Working off of the cloud can be a slippery slope, however, especially where legal communications and marketing is concerned. “There are some great free resources available,” Matesic said, but it’s important to understand if they’re in exchange for information security. Luckily, here the legal field has an advantage. “If you don’t have an understanding, you can always look at the terms of use of a product, or talk directly to the product’s developers to establish the security necessary for your firm.”

The goal with technology, on both a personal and professional level, is to enhance, and not drain, performance. Whether establishing data security or setting availability boundaries, it boils down to personal awareness and accountability.

Mahr said she sometimes recommends enacting firm-wide “blackout hours,” when no digital communication is to be sent or received. But even then, “there’s the firm policies that don’t necessarily line up with firm practices. For ‘blackout hours’ to be effective, there needs to be individual and leadership accountability.”

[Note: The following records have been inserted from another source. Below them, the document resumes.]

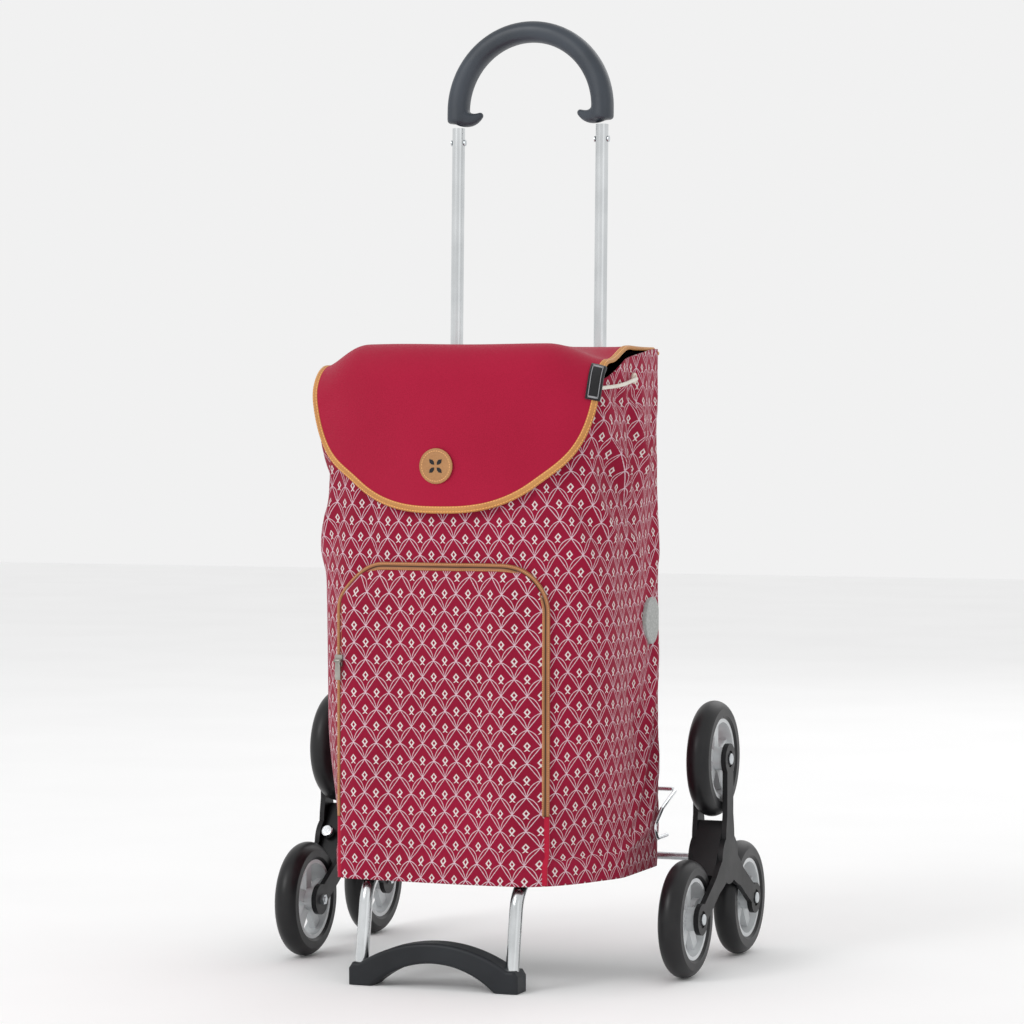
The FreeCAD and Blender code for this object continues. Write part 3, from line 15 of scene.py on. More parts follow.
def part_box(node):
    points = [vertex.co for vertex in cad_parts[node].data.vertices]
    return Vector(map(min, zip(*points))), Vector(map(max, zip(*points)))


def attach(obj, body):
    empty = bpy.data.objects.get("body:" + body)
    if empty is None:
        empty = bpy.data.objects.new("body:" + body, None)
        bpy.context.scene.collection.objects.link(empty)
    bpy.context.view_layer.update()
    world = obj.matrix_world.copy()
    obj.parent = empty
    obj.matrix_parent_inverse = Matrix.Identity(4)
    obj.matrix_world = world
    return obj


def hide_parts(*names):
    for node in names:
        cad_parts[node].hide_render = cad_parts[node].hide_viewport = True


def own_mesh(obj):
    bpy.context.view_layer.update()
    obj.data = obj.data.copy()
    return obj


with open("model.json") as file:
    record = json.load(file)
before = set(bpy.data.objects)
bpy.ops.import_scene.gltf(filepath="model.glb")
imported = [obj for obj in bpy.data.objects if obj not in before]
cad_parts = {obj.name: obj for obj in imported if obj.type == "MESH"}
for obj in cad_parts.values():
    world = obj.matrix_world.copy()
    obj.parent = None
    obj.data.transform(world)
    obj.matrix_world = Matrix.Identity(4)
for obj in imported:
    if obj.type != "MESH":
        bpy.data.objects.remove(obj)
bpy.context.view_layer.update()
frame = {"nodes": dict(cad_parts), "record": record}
nodes = frame["nodes"]

# ---------------- sizes, in millimetres
axle_low, axle_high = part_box("axle")
AXLE_Y = (axle_low[1] + axle_high[1]) / 2

BAG_HALF_WIDTH = 163
BAG_FRONT = -228
BAG_BACK = -12
BAG_TOP = 648
MOUTH_FRONT = 645
MOUTH_REAR = 661
MOUTH_DIP = 18
HEM = 107
BAG_FLOOR = 119.4
FRONT_CORNER = 78
BACK_CORNER = 12
BOTTOM_BOW = 11

POCKET_HALF_WIDTH = 115
POCKET_TOP = 438
POCKET_CORNER = 50
ZIP_WIDTH = 8.5
ZIP_LEFT_END = 171
ZIP_RIGHT_END = 177
ZIP_LINE = -239.2
GUSSET_TOP = 425

LID_HALF_WIDTH = 161
LID_REAR = -14.5
LID_FRONT = -240
LID_TOP = 664.5
LID_CLEARANCE = 9
LID_ROUND = 38
LID_PLAN_RADIUS = 340
LID_LOW = 490
LID_CORNER_LOW = 642
LID_LEFT_DROP = 22
LID_RIGHT_DROP = 17
LID_REAR_DROP = 4.5
LID_THICKNESS = 2.2
BINDING = 6.5

REFLECTOR_RADIUS = 25.5
REFLECTOR_Y = -42
REFLECTOR_Z = 372
EYELET_Y = -97
EYELET_Z = 629

LATTICE_WIDTH = 25
LATTICE_HEIGHT = 34.6
ARC_RISE = 0.165
LINE_HALF = 0.36


def place(points):
    """Points in millimetres from the axle line, as metres in the frame."""
    moved = np.asarray(points, float) / 1000
    moved[..., 1] += AXLE_Y
    return moved


def add_object(name, data):
    """A new object in the scene."""
    item = bpy.data.objects.new(name, data)
    bpy.context.collection.objects.link(item)
    return item


def evaluated_mesh(item):
    """A copy of the mesh that the object's curve or modifiers make."""
    bpy.context.view_layer.update()
    return bpy.data.meshes.new_from_object(item.evaluated_get(bpy.context.evaluated_depsgraph_get()))


# ---------------- camera
def make_camera():
    """The photograph's view: a long lens a little below eye height, from the front left."""
    azimuth = math.radians(21.303)
    pitch = math.radians(-1.566)
    level = math.cos(pitch)
    data = bpy.data.cameras.new("camera")
    data.sensor_width = 36
    data.lens = 126.16
    camera = add_object("camera", data)
    camera.location = (1.4124, -3.6022, 0.5917)
    ahead = Vector((-math.sin(azimuth) * level, math.cos(azimuth) * level, math.sin(pitch)))
    camera.rotation_euler = ahead.to_track_quat("-Z", "Y").to_euler()
    bpy.context.scene.camera = camera


make_camera()


# ---------------- mesh helpers
def new_mesh(name, points, faces, uvs=None, smooth=True):
    """A mesh object from points in millimetres; uvs holds one pair for each point."""
    mesh = bpy.data.meshes.new(name)
    mesh.from_pydata(place(points).tolist(), [], faces)
    if uvs is not None:
        layer = mesh.uv_layers.new(name="cloth")
        corner_points = np.zeros(len(mesh.loops), int)
        mesh.loops.foreach_get("vertex_index", corner_points)
        layer.data.foreach_set("uv", np.asarray(uvs, float)[corner_points].ravel())
    mesh.polygons.foreach_set("use_smooth", [smooth] * len(mesh.polygons))
    mesh.update()
    return add_object(name, mesh)


def grid_faces(rows, columns, wrap=False):
    faces = []
    for row in range(rows - 1):
        for column in range(columns - (0 if wrap else 1)):
            after = (column + 1) % columns
            faces.append((row * columns + column, row * columns + after,
                          (row + 1) * columns + after, (row + 1) * columns + column))
    return faces


def grid(name, points, uvs, flip=False):
    """An open sheet from a rows by columns array of points."""
    rows, columns = points.shape[:2]
    faces = grid_faces(rows, columns)
    if flip:
        faces = [face[::-1] for face in faces]
    return new_mesh(name, points.reshape(-1, 3), faces, uvs.reshape(-1, 2))


def apply_modifiers(piece):
    """Keeps the mesh that the piece's modifiers make, and removes them."""
    mesh = evaluated_mesh(piece)
    piece.modifiers.clear()
    piece.data = mesh


def thicken(piece, thickness, offset=-1, inner_slot=0):
    """Gives a sheet its cloth's thickness."""
    solid = piece.modifiers.new("thickness", "SOLIDIFY")
    solid.thickness = thickness / 1000
    solid.offset = offset
    solid.material_offset = inner_slot
    solid.material_offset_rim = 0


def smoother(piece, levels=1):
    piece.modifiers.new("smoother", "SUBSURF").levels = levels
    piece.modifiers["smoother"].render_levels = levels


def ease(value):
    """0 to 1 with level ends."""
    value = np.clip(value, 0, 1)
    return value * value * (3 - 2 * value)


def ring_faces(rings, spin, first=0):
    """The faces between rings of points that lie one round the other."""
    faces = []
    for ring in range(rings - 1):
        base, after = first + ring * spin, first + (ring + 1) * spin
        faces += [(base + i, after + i, after + (i + 1) % spin, base + (i + 1) % spin) for i in range(spin)]
    return faces


def fan_faces(rings, spin):
    """The faces of a disc: a fan round point 0, and the rings outside it."""
    return [(0, 1 + i, 1 + (i + 1) % spin) for i in range(spin)] + ring_faces(rings, spin, 1)


def unit(vectors):
    return vectors / np.maximum(np.linalg.norm(vectors, axis=-1, keepdims=True), 1e-9)


def sweep(name, centres, sides, ups, outline, closed=False):
    """A band or tube: outline holds (along side, along up) pairs, carried along the centres."""
    centres, sides, ups = (np.asarray(item, float) for item in (centres, sides, ups))
    outline = np.asarray(outline, float)
    rings = (centres[:, None] + sides[:, None] * outline[None, :, :1] + ups[:, None] * outline[None, :, 1:])
    run = np.concatenate([[0], np.cumsum(np.linalg.norm(np.diff(centres, axis=0), axis=1))])
    rows, columns = rings.shape[:2]
    faces = grid_faces(rows, columns, wrap=True)
    if closed:
        last = (rows - 1) * columns
        faces += [(last + i, last + (i + 1) % columns, (i + 1) % columns, i) for i in range(columns)]
    else:
        faces.append(tuple(range(columns))[::-1])
        faces.append(tuple((rows - 1) * columns + i for i in range(columns)))
    uvs = np.stack([np.repeat(run[:, None], columns, 1), np.repeat(outline[None, :, 0], rows, 0)], -1)
    return new_mesh(name, rings.reshape(-1, 3), faces, uvs.reshape(-1, 2))


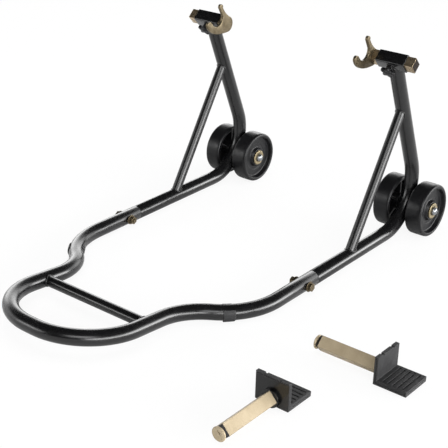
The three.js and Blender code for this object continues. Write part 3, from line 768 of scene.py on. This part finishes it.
def along_line(line, start_y, distance):
    """Point and tangent at a distance along a line from where it passes start_y."""
    points = [point for point, _ in line]
    index = next(i for i, point in enumerate(points) if point.y < start_y)
    share = (start_y - points[index].y) / (points[index - 1].y - points[index].y)
    here = points[index].lerp(points[index - 1], share)
    step = 1 if distance >= 0 else -1
    ahead = index if step > 0 else index - 1
    left = abs(distance)
    while (points[ahead] - here).length < left:
        left -= (points[ahead] - here).length
        here = points[ahead]
        ahead += step
    heading = (points[ahead] - here).normalized()
    return here + heading * left, heading * step


def foot_outline(ease):
    """A C-clip open at the top, with a flat sole, drawn anticlockwise."""
    outer, inner = MAIN_OD / 2 + FOOT_WALL - ease, MAIN_OD / 2 + GAP
    sole = math.degrees(math.acos((FOOT_SOLE_HALF - ease) / outer))
    left = arc((0, 0), outer, 142, 180 + sole, 22)
    right = arc((0, 0), outer, -sole, 38, 22)
    bore = arc((0, 0), inner, 38, -218, 60)
    edge, bottom = FOOT_SOLE_HALF - ease, ease - FOOT_SOLE
    return left + [(-edge, bottom), (edge, bottom)] + right + bore


def make_foot(side, sign):
    line = handle_line()
    layers = []
    half = FOOT_LENGTH / 2
    for share in (-1, -0.97, -0.9, -0.5, 0, 0.5, 0.9, 0.97, 1):
        ease = {0.97: 0.5, 1: 1.2}.get(abs(share), 0)
        point, tangent = along_line(line, FOOT_Y, share * half)
        across = tangent.cross(Z_AXIS).normalized()
        layer = [point + across * a + Z_AXIS * b for a, b in foot_outline(ease)]
        layers.append([Vector((sign * v.x, v.y, v.z)) for v in layer])
    foot = loft(f"{side}_foot_clip", layers, matrix=STAND)
    floor = Matrix(STAND).inverted()
    for vertex in foot.data.vertices:
        world = STAND @ vertex.co
        vertex.co = floor @ Vector((world.x, world.y, max(world.z, 0.05 * MM)))
    repair(foot)
    finish_piece(foot, f"{side}_rubber_foot")


# ---- Pad adapters --------------------------------------------------------------------

def make_post_weld(name, away, heading, turn):
    """The bead round the square post, which runs along away, where it leaves its collar."""
    lo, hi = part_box(f"{name}_pad_post")
    start = (lo + hi) / 2 - away * abs((hi - lo).dot(away)) / 2
    matrix = Matrix.Translation(start) @ Matrix.Rotation(heading, 4, "Z") @ Matrix.Rotation(turn, 4, "X")
    square_bead(f"{name}_collar_weld", POST_SIDE, COLLAR_FACE + 0.1, f"{name}_pad_collar", matrix)


# ---- CAD nodes that stay -------------------------------------------------------------

EDGES = {
    "axle_housing": 0.5, "axle_bolt": 0.4, "axle_washer": 0.5, "joint_bolt": 0.5, "joint_nut": 0.5,
    "clamp_boss": 0.6, "hook_bar": 0.9, "pad_bracket": 0.7, "pad_cover": 0.5, "pad_collar": 0.8,
    "pad_plug": 0.5, "pad_post": 0.8, "pad_button": 0.5,
}


def edge_of(node):
    return next((width for ending, width in EDGES.items() if node.endswith(ending)), 0.4)


def dress_node(node, obj):
    """Welds the facets, eases the edges and smooths what is round."""
    dress(obj, BAR_FINISH if node.endswith("hook_bar") else FINISHES[SLOT_OF[node]])
    if "custom_normal" in obj.data.attributes:
        obj.data.attributes.remove(obj.data.attributes["custom_normal"])
    obj.data.shade_smooth()
    weld = obj.modifiers.new("weld", "WELD")
    weld.merge_threshold = 0.01 * MM
    bevel = obj.modifiers.new("edges", "BEVEL")
    bevel.width = edge_of(node) * MM
    bevel.segments = 3
    bevel.limit_method = "ANGLE"
    bevel.angle_limit = math.radians(32)
    bevel.use_clamp_overlap = True
    normals = obj.modifiers.new("normals", "WEIGHTED_NORMAL")
    normals.weight = 60
    normals.keep_sharp = False


# ---- Stage ---------------------------------------------------------------------------

def make_floor():
    """White paper. The camera sees it mostly without shadows, and reflections see it as it is lit."""
    mesh = bpy.data.meshes.new("floor")
    reach = 30
    corners = [(-reach, -reach, 0), (reach, -reach, 0), (reach, reach, 0), (-reach, reach, 0)]
    mesh.from_pydata(corners, [], [(0, 1, 2, 3)])
    floor = bpy.data.objects.new("floor", mesh)
    bpy.context.scene.collection.objects.link(floor)
    floor.location.z = -0.0005
    s = Surface("floor")
    s.link("Base Color", rgba(0.9, 0.9, 0.9))
    s.link("Roughness", 0.9)
    s.link("Specular IOR Level", 0.1)
    seen = s.add("ShaderNodeLightPath").outputs["Is Camera Ray"]
    glow = s.add("ShaderNodeEmission", {"Color": rgba(1.02, 1.02, 1.02)}).outputs[0]
    inputs = {0: s.times(seen, 0.88), 1: s.shader.outputs[0], 2: glow}
    mixed = s.add("ShaderNodeMixShader", inputs).outputs[0]
    s.tree.links.new(mixed, s.tree.nodes["Material Output"].inputs["Surface"])
    dress(floor, s.material)


# The studio's light panels: azimuth, elevation, their half sizes, how softly the edges fade,
# all in degrees, and radiance. Azimuth 0 is toward -Y and 90 toward +X.
PANELS = (
    (95, 8, 48, 9, 8, 11.0),
    (40, 36, 22, 9, 8, 5.0),
    (180, 10, 75, 14, 10, 2.6),
    (-36, 16, 16, 7, 8, 4.0),
    (-90, 10, 60, 12, 10, 1.2),
)


def make_world():
    world = bpy.data.worlds.new("studio")
    bpy.context.scene.world = world
    world.use_nodes = True
    tree = world.node_tree

    def math_node(operation, *values):
        node = tree.nodes.new("ShaderNodeMath")
        node.operation = operation
        for slot, value in zip(node.inputs, values):
            if isinstance(value, bpy.types.NodeSocket):
                tree.links.new(value, slot)
            else:
                slot.default_value = value
        return node.outputs[0]

    def window(angle, middle, half, soft):
        away = math_node("ABSOLUTE", math_node("WRAP", math_node("SUBTRACT", angle, middle), 180, -180))
        node = tree.nodes.new("ShaderNodeMapRange")
        node.interpolation_type = "SMOOTHSTEP"
        tree.links.new(away, node.inputs["Value"])
        limits = {"From Min": half - soft / 2, "From Max": half + soft / 2, "To Min": 1, "To Max": 0}
        for key, value in limits.items():
            node.inputs[key].default_value = value
        return node.outputs["Result"]

    split = tree.nodes.new("ShaderNodeSeparateXYZ")
    tree.links.new(tree.nodes.new("ShaderNodeTexCoord").outputs["Generated"], split.inputs[0])
    x, y, z = split.outputs
    bearing = math_node("DEGREES", math_node("ARCTAN2", x, math_node("MULTIPLY", y, -1)))
    height = math_node("DEGREES", math_node("ARCSINE", z))
    total = 0.03
    for azimuth, elevation, wide, tall, soft, radiance in PANELS:
        across = window(bearing, azimuth, wide, 2 * soft)
        up = window(height, elevation, tall, soft)
        total = math_node("ADD", total, math_node("MULTIPLY", radiance, math_node("MULTIPLY", across, up)))
    background = tree.nodes["Background"]
    background.inputs["Color"].default_value = rgba(1, 1, 1)
    tree.links.new(total, background.inputs["Strength"])


def overhead_light():
    """Fills the floor and the diffuse shading without showing in the paint."""
    data = bpy.data.lights.new("overhead", "AREA")
    data.shape = "SQUARE"
    data.size = 3
    data.energy = 40
    lamp = bpy.data.objects.new("overhead", data)
    bpy.context.scene.collection.objects.link(lamp)
    lamp.location = (0, 0, 3)
    lamp.visible_glossy = False


# The camera's place in metres, the direction from the object back to it, and its roll
CAMERA_PLACE = (1.1489, -1.5570, 0.9966)
CAMERA_BACK = Vector((0.5654, -0.7136, 0.4135)).normalized()
CAMERA_ROLL = math.radians(1.498)
CAMERA_LENS = 89.747


def make_camera():
    data = bpy.data.cameras.new("camera")
    data.sensor_width = 36
    data.lens = CAMERA_LENS
    camera = bpy.data.objects.new("camera", data)
    bpy.context.scene.collection.objects.link(camera)
    right = Z_AXIS.cross(CAMERA_BACK).normalized()
    up = CAMERA_BACK.cross(right)
    roll = Quaternion(CAMERA_BACK, CAMERA_ROLL)
    right, up = roll @ right, roll @ up
    rotation = Matrix((right, up, CAMERA_BACK)).transposed().to_4x4()
    camera.matrix_world = Matrix.Translation(CAMERA_PLACE) @ rotation
    bpy.context.scene.camera = camera


# ---- Assembly ------------------------------------------------------------------------

make_handle()
WHEEL_MESH = wheel_mesh()
for side_name, side_sign in SIDES:
    make_arm(side_name, side_sign)
    make_hook(side_name, side_sign)
    make_foot(side_name, side_sign)
    for place_name, place_sign in PLACES:
        make_wheel(side_name, place_name, side_sign * place_sign, WHEEL_MESH)
make_post_weld("front", -Y_AXIS, -math.pi / 2, SOCKET_TURN)
make_post_weld("rear", -X_AXIS, -math.pi, -SOCKET_TURN)
for node_name, node_object in frame["nodes"].items():
    dress_node(node_name, node_object)

make_floor()
make_world()
overhead_light()
make_camera()
bpy.context.scene.view_settings.view_transform = "Standard"
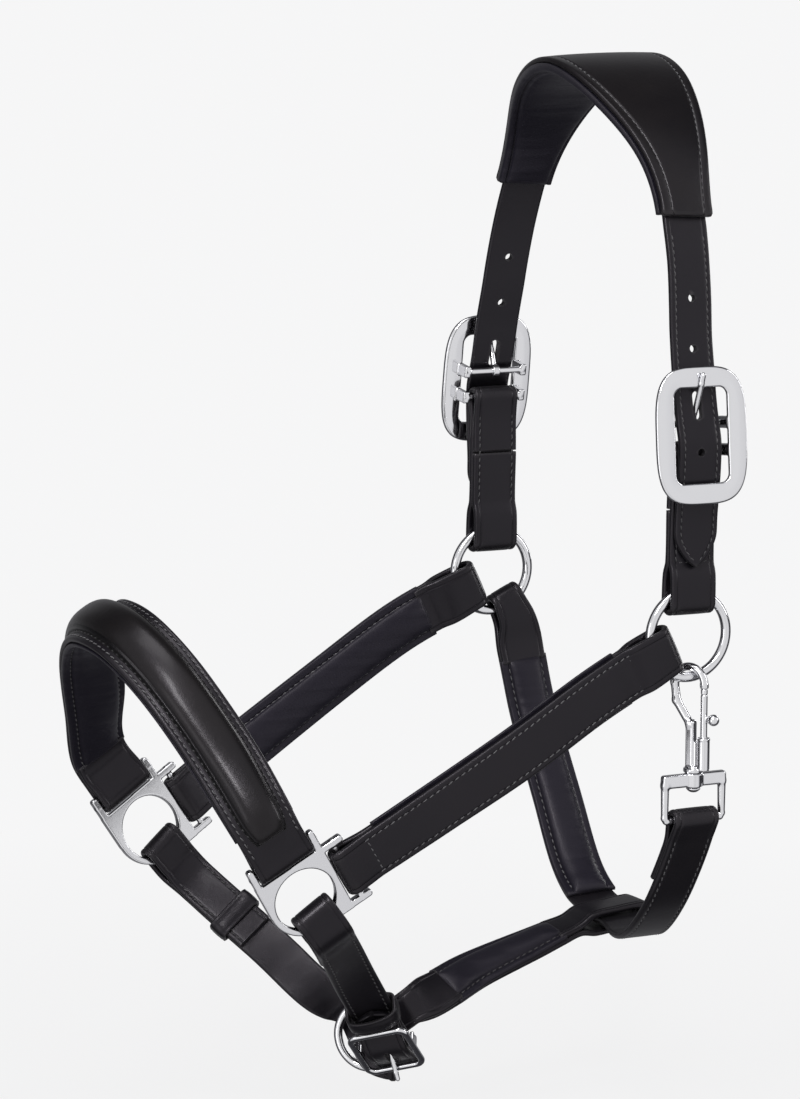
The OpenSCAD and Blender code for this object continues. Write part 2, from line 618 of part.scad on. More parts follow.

“Most firms don’t hand out an edict that says, ‘You will always be on your cell phone,’” Walters said. “Culture and expectations are the collective sum of all the decisions made by the people in the law firm.”

That goes for late-night emails and workflow optimization alike. Ultimately, attorneys are still human.

“Our clients expect us to be expert, but they don’t expect us to be invulnerable. They don’t expect that there is nothing that lawyers can learn,” Walters said. “Having a learners’ mindset ... can enable lawyers to be well, to keep up with the times, to educate themselves more, to be comfortable with the fact that we don’t know everything and that that’s OK.”